Negotiations between the Sudanese government and armed movements concerning security arrangements in Darfur began yesterday in Juba, capital of South Sudan.
Noureldayem Taha, assistant head of the Sudan Liberation Movement faction under the leadership of Minni Minawi (SLM-MM), reported that the Darfur rebel groups began by unifying their negotiating positions on the security arrangements file. The government responded by doing the same, as agreed last Friday.
Minister of Defence Maj Gen Yasin Ibrahim, head of the government delegation to the negotiations on security arrangements, told reporters that this was a complicated process: “With patience and determination we managed to amend the text in line with the standards and principles that govern the military institutions and other security services”.
Mutasim Saleh, spokesperson for the Justice and Equality Movement and the negotiating officer, said that the rest of the talks on the security arrangements will take two or three sessions. He told reporters that “if things continue like today, we will reach the conclusion of the Darfur security arrangements file on Friday.”
“If things continue like today, we will reach the conclusion of the Darfur security arrangements file on Friday.”
The new civilian governor of Central Darfur, Adib Yousef, visited villages and areas in Mukjar locality that witnessed major violence during Omar Al Bashir’s regime yesterday.
Yousef also visited mass graves, including the mass grave of the victims of the Mukjar massacre, where he offered his condolences to residents. He promised retribution for the victims. He said that this can only come by implementing “Freedom, Peace, and Justice”, slogans of the revolution.
On March 5, 2004, government and janjaweed forces executed at least 145 Fur tribesmen in Mukjar and Wadi Saleh, at the time part of West Darfur.
A presidential delegation led by Deputy Chairman of the Sovereign Council, Lt Gen Mohamed Hamdan ‘Hemeti’, arrived in Juba on Monday, to attend the completion of the security arrangements file, and prepare for the initial signing of the peace agreement.
Peace negotiations between the Sudanese government and most of the rebel movements in the country started on October 14 last year. Originally scheduled to end within two months, the talks were suspended several times. Progress was made in the beginning of 2020.
The sudden death of Sudan’s then Minister of Defence, Lt Gen Jamaleldin Omar, who died of a heart attack in Juba on March 25, and the coronavirus pandemic led to further delays and suspensions. In April, the Sudanese government and the rebel groups agreed on the date of May 9 for the conclusion of the peace talks. In mid-May, the deadline was extended again.
On August 13, the Sudan Revolutionary Front (SRF) rebel alliance leadership in Juba held meetings with international parties, including Chad, Egypt, and the United Arab Emirates (UAE) about the peace agreement.

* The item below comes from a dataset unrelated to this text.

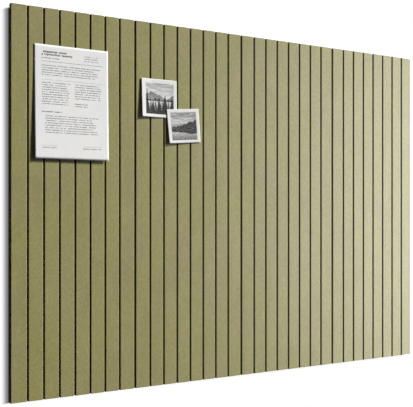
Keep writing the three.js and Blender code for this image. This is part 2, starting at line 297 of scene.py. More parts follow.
def rubber():
    """Black moulded rubber with grey dust in its grain."""
    tree = material_tree("rubber")
    where = tree.coordinates()
    dust = tree.noise(where, 160, detail=4, roughness=0.7)
    grain = tree.noise(where, 2800, detail=2)
    colour = tree.mix(tree.ramp(dust, 0.5, 0.8, 0.0, 0.6), RUBBER_BLACK, RUBBER_DUST)
    rough = tree.ramp(dust, 0.3, 0.7, 0.68, 0.86)
    normal = tree.bump(grain, 0.05 * MM, 0.5)
    return tree.finish(Base_Color=colour, Roughness=rough, Specular_IOR_Level=0.4, Normal=normal)


def hook_tape():
    """Black nylon hook tape, woven and a little worn."""
    tree = material_tree("hook_tape")
    where = tree.coordinates()
    cells = tree.node("ShaderNodeTexVoronoi", {"Vector": where, "Scale": 1400.0}, feature="F1")
    weave = cells.outputs["Distance"]
    wear = tree.noise(where, 700, detail=3)
    colour = tree.mix(tree.ramp(wear, 0.5, 0.75), HOOK_BLACK, HOOK_WORN)
    normal = tree.bump(weave, 0.1 * MM, 0.6)
    return tree.finish(Base_Color=colour, Roughness=0.62, Specular_IOR_Level=0.4, Normal=normal)


# Typed blocks of the notice, in millimetres from the sheet's left and top edges.
# Each has its left, right, top and bottom, its line pitch, letter height and letter width, how far
# its line ends vary, and the share of letter cells that hold ink.
NOTICE_BLOCKS = (
    (20, 108, 16, 30, 7.2, 5.0, 3.6, 22.0, 0.92),
    (20, 70, 33, 38, 5.0, 2.6, 2.1, 3.0, 0.84),
    (138, 190, 20, 38, 6.0, 2.2, 1.9, 18.0, 0.82),
    (20, 190, 52, 82, 6.0, 2.4, 1.9, 26.0, 0.84),
    (20, 100, 96, 156, 6.0, 2.4, 1.9, 14.0, 0.83),
    (110, 190, 96, 138, 6.0, 2.4, 1.9, 16.0, 0.83),
    (110, 158, 146, 158, 6.0, 2.4, 1.9, 22.0, 0.82),
    (20, 76, 170, 175, 5.0, 3.0, 2.4, 2.0, 0.88),
    (28, 190, 181, 229, 6.0, 2.4, 1.9, 34.0, 0.84),
    (20, 62, 262, 267, 5.0, 2.2, 1.9, 4.0, 0.82),
    (132, 186, 262, 267, 5.0, 2.2, 1.9, 6.0, 0.82),
)
TITLE_BOTTOM = 31
TITLE_STRENGTH = 0.95
TEXT_STRENGTH = 0.92
# The inked share of a letter's cell, and the lowest letter's share of the tallest
LETTER_SHARE = 0.78
LOWEST_LETTER_SHARE = 0.62
# Keys that keep the random numbers of the blocks and of their line ends apart
BLOCK_KEY_STEP = 31.0
LINE_END_KEY = 7.7
# Ruled lines of the notice: left, right, top and thickness
NOTICE_RULES = (
    (20, 190, 42.0, 0.9),
    (20, 190, 89.0, 0.5),
    (20, 62, 257.0, 0.5),
    (132, 186, 257.0, 0.5),
)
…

The SRF is an alliance of rebel movements which was formed in November 2011 by the Sudan People’s Liberation Movement-North (SPLM-N) of the Two Areas, and the three main Darfuri rebel groups: The Justice and Equality Movement (JEM), the mainstream Sudan Liberation Movement under the leadership of Abdelwahid El Nur (SLM-AW), and the breakaway SLM faction headed by Minni Minawi (SLM-MM).